Underpinning these capabilities is a control tower providing live visibility across yard, port and transport operations, alongside a cost transparency tool that consolidates outbound expenditure into a single, accessible view, Gamboa explained.
BMW’s transition to the Neue Klasse
Looking ahead, Gamboa said BMW Mexico's goal is to progress from analysis and optimisation towards genuinely autonomous, AI-led decision-making. But reaching that level of automation depends on resolving three challenges: connectivity (ensuring the high-level platform capabilities required by new vehicle architectures are equally accessible in Mexico); availability (keeping pace with the speed of AI development, even with a skilled and motivated workforce); and – most fundamentally – data quality.
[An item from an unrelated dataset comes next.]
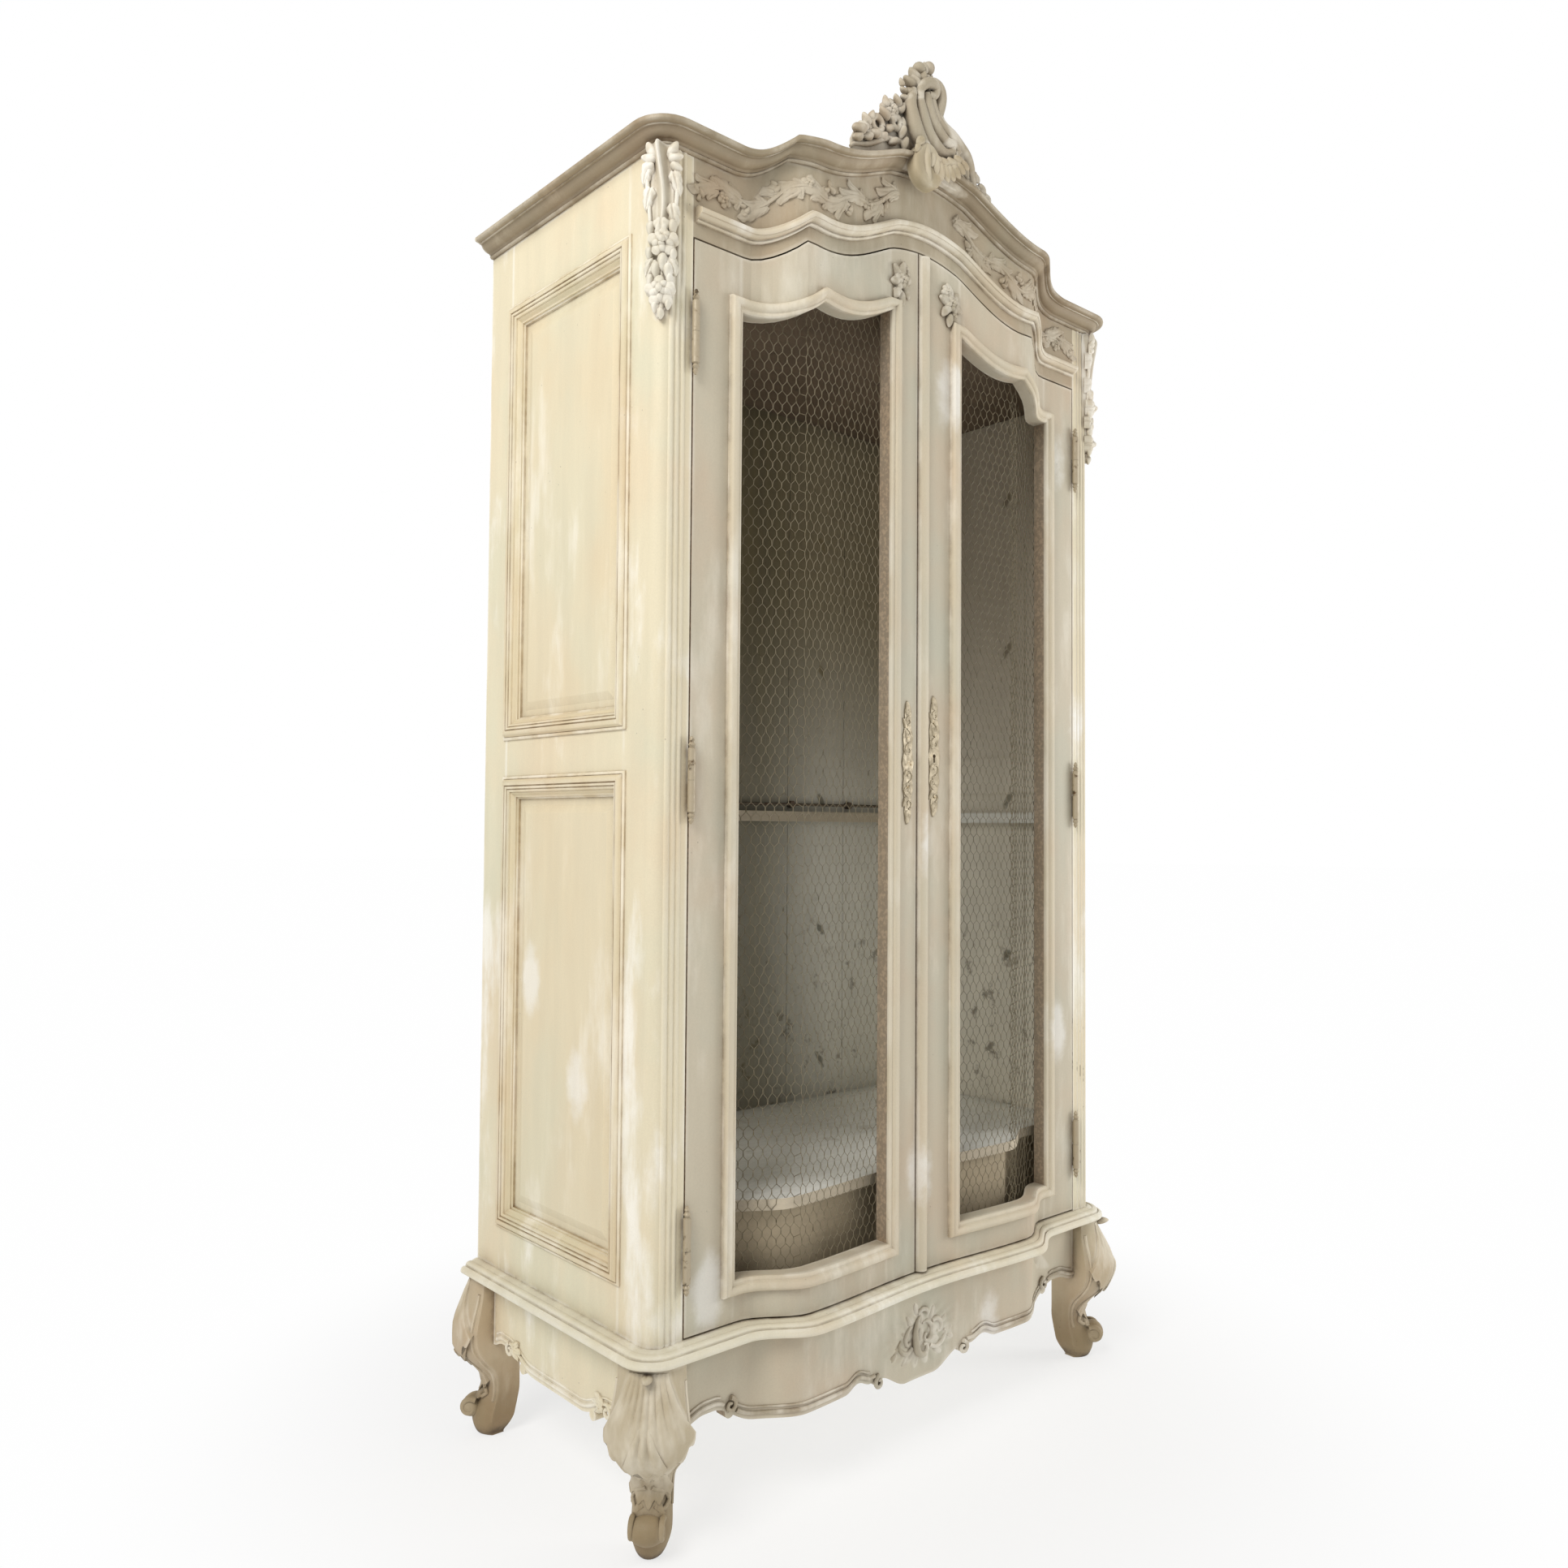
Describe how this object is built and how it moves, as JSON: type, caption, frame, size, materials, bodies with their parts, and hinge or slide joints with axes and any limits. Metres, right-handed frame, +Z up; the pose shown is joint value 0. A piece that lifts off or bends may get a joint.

"We need to be very sure that the data we are receiving and the data we are creating have enough level of quality in order to be used for this. So these are some of the new challenges that we will have in this digital transformation." – Raúl Gamboa, head of logistics, production control and production systems, BMW Group Plant San Luis Potosí
Those challenges will be compounded – and made more urgent – by the approaching Neue Klasse transition. BMW's recently announced next-generation vehicle architecture, accompanied by the sixth generation of its electric vehicles, will be produced at San Luis Potosí from next year. New logistics opportunities, new data requirements, new complexity – but also, Gamboa suggested, a natural inflection point at which the digital groundwork of recent years will be tested at scale.
"We are looking forward to developing this in collaboration with our service providers and our partners in logistics," he shared.